--- begin ---
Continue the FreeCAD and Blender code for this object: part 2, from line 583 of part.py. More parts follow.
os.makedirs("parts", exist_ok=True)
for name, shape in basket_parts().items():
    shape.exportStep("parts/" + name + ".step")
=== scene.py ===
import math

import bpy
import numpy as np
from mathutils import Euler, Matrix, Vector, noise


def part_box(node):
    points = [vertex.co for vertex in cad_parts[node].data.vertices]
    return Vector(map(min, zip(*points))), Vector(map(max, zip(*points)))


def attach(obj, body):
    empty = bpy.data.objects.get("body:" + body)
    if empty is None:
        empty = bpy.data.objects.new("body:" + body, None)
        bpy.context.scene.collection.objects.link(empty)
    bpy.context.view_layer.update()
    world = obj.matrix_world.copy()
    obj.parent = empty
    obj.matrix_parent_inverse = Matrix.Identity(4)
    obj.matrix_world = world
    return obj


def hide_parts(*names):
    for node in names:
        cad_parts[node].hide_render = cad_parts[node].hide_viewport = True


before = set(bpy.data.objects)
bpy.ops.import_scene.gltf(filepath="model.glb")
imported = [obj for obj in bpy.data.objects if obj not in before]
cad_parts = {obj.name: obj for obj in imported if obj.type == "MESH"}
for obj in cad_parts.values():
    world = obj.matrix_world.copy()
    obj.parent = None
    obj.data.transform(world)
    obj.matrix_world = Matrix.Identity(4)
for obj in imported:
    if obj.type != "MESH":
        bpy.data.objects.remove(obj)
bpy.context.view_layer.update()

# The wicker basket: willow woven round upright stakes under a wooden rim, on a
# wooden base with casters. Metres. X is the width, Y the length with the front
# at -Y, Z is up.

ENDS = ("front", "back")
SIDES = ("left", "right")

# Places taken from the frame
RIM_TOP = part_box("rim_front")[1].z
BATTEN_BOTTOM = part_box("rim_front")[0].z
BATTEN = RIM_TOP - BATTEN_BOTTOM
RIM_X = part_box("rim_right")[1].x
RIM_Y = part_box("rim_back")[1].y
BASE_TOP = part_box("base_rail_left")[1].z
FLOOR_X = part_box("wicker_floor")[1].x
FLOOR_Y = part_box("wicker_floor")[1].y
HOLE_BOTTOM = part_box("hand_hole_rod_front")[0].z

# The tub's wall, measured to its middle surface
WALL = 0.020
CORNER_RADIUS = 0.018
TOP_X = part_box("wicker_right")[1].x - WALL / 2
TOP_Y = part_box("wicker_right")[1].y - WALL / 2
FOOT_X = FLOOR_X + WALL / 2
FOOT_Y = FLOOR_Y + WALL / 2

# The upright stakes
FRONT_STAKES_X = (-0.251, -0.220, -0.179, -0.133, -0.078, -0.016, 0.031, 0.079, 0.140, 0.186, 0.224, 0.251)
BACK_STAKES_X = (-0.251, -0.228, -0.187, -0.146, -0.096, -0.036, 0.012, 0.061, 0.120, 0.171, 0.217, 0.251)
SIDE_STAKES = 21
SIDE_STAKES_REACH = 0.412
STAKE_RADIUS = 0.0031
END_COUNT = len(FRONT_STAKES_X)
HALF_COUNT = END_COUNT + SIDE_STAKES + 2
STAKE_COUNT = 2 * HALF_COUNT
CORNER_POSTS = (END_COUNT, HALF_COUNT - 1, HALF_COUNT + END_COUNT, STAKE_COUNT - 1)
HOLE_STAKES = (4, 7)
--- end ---
--- begin ---
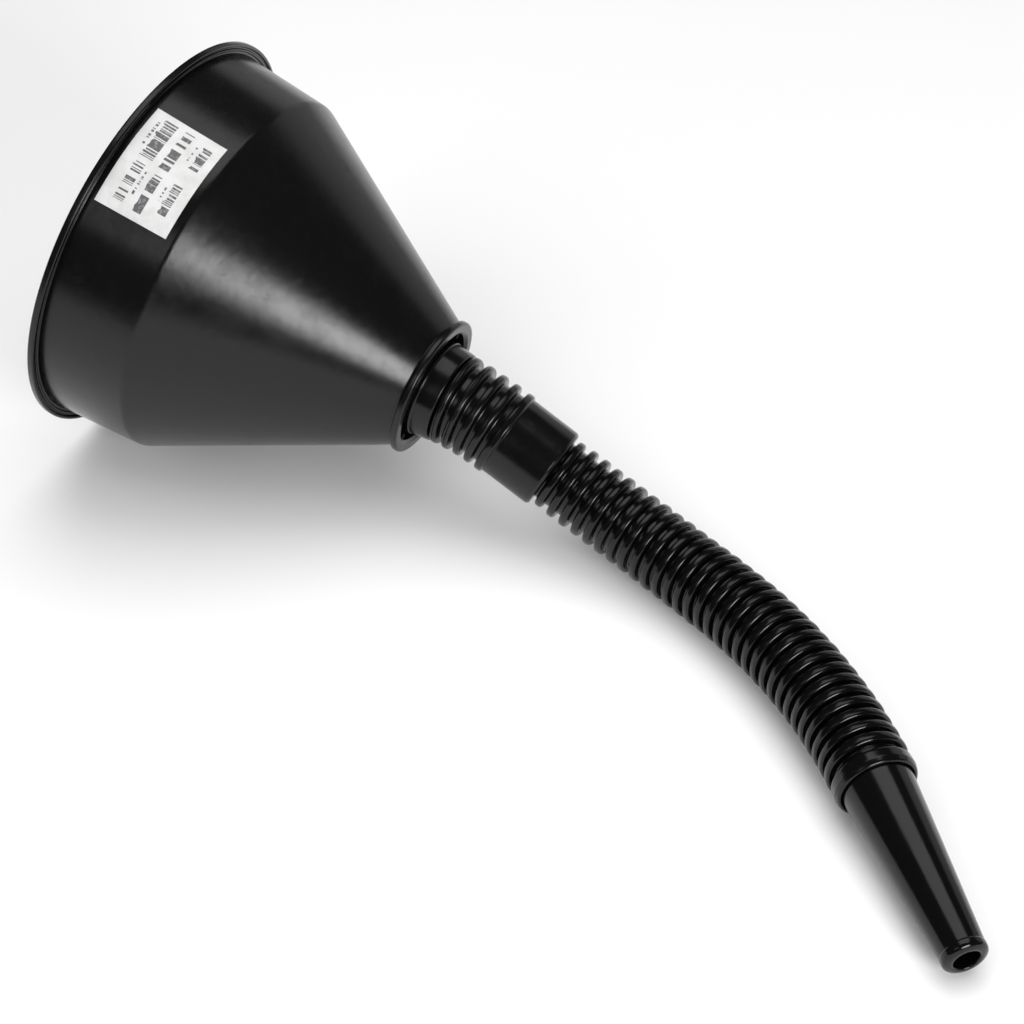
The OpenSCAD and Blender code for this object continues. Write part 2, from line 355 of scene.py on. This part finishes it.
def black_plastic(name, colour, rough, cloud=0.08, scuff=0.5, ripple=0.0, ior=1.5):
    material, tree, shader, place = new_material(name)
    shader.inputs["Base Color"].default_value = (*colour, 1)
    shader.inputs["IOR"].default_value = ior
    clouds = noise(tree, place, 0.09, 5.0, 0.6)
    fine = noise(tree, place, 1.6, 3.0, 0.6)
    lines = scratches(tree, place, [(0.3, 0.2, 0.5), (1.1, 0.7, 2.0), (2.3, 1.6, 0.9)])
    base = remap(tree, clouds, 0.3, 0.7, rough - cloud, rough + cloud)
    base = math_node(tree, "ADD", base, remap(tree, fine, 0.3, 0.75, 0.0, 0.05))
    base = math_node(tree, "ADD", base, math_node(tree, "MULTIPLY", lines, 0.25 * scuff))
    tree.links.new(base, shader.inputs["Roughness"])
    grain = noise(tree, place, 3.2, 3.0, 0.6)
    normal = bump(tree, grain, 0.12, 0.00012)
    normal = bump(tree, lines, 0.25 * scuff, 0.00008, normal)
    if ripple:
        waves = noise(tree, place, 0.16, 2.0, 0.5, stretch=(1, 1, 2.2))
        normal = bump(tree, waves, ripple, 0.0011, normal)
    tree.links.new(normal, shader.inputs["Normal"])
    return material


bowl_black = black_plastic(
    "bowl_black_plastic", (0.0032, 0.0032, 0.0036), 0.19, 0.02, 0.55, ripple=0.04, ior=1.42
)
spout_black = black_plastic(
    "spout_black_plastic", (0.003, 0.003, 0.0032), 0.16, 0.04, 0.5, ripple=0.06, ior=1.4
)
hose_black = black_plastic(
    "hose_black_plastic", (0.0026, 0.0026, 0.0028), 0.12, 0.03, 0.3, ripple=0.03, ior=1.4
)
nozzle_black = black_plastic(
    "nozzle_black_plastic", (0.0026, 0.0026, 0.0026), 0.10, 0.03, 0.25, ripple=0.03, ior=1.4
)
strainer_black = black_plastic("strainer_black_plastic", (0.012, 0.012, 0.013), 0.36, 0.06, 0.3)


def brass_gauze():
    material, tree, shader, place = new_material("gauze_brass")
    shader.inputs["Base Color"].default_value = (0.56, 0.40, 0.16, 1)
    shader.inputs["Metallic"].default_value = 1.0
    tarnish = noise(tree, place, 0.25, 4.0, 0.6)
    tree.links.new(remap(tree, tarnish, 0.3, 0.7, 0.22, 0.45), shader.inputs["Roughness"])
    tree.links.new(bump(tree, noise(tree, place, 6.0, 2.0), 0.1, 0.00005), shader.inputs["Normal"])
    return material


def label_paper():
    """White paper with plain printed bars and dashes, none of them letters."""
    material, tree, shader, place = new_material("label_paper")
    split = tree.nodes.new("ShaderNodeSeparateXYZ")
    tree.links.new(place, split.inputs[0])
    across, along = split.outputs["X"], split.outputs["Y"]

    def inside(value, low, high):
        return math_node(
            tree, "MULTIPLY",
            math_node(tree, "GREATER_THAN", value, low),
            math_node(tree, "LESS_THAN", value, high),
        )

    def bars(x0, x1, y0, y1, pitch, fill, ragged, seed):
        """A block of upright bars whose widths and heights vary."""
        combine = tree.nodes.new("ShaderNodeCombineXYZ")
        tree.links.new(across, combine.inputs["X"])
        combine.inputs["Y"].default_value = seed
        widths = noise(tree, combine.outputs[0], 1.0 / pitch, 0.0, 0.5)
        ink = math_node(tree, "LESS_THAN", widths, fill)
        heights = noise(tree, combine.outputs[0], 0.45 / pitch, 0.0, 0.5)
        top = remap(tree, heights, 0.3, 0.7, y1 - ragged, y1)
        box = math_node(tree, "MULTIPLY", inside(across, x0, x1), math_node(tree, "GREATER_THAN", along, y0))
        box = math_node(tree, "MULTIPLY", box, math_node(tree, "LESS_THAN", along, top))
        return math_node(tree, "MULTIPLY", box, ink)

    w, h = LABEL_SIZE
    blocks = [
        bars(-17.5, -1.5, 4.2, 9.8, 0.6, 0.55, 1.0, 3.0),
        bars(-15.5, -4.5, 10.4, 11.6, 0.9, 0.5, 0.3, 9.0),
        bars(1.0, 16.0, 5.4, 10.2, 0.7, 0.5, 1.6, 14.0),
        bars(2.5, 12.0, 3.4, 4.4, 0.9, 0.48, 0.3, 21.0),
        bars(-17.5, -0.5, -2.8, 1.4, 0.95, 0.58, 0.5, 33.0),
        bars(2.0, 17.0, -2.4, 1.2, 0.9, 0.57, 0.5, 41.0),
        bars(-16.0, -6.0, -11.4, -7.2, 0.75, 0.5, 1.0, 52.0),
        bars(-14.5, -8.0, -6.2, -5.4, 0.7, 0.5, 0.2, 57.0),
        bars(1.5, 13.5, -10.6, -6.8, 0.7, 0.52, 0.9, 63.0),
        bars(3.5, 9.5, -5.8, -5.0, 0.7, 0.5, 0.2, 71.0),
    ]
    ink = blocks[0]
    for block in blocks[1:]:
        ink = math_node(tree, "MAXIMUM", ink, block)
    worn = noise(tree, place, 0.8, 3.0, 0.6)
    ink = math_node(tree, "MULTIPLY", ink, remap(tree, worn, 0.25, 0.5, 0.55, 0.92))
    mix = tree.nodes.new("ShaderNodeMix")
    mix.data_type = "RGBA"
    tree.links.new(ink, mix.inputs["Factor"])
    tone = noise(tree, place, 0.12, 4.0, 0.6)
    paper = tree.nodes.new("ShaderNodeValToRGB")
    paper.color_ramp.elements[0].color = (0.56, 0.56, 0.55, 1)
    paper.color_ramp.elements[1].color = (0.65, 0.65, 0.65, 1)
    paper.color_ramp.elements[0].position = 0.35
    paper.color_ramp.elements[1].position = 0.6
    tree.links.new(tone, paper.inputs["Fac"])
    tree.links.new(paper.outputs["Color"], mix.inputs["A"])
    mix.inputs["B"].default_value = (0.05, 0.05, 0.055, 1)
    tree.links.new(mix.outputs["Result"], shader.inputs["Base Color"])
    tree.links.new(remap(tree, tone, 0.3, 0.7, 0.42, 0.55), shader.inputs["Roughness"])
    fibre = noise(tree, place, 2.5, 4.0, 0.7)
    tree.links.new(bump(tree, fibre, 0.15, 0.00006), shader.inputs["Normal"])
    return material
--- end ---
** GIVEN REQUEST **
Go through the material above and output exactly the lines from the one containing "if empty is" through the one containing "for node in".

** EXERCISE RESPONSE **
    if empty is None:
        empty = bpy.data.objects.new("body:" + body, None)
        bpy.context.scene.collection.objects.link(empty)
    bpy.context.view_layer.update()
    world = obj.matrix_world.copy()
    obj.parent = empty
    obj.matrix_parent_inverse = Matrix.Identity(4)
    obj.matrix_world = world
    return obj


def hide_parts(*names):
    for node in names:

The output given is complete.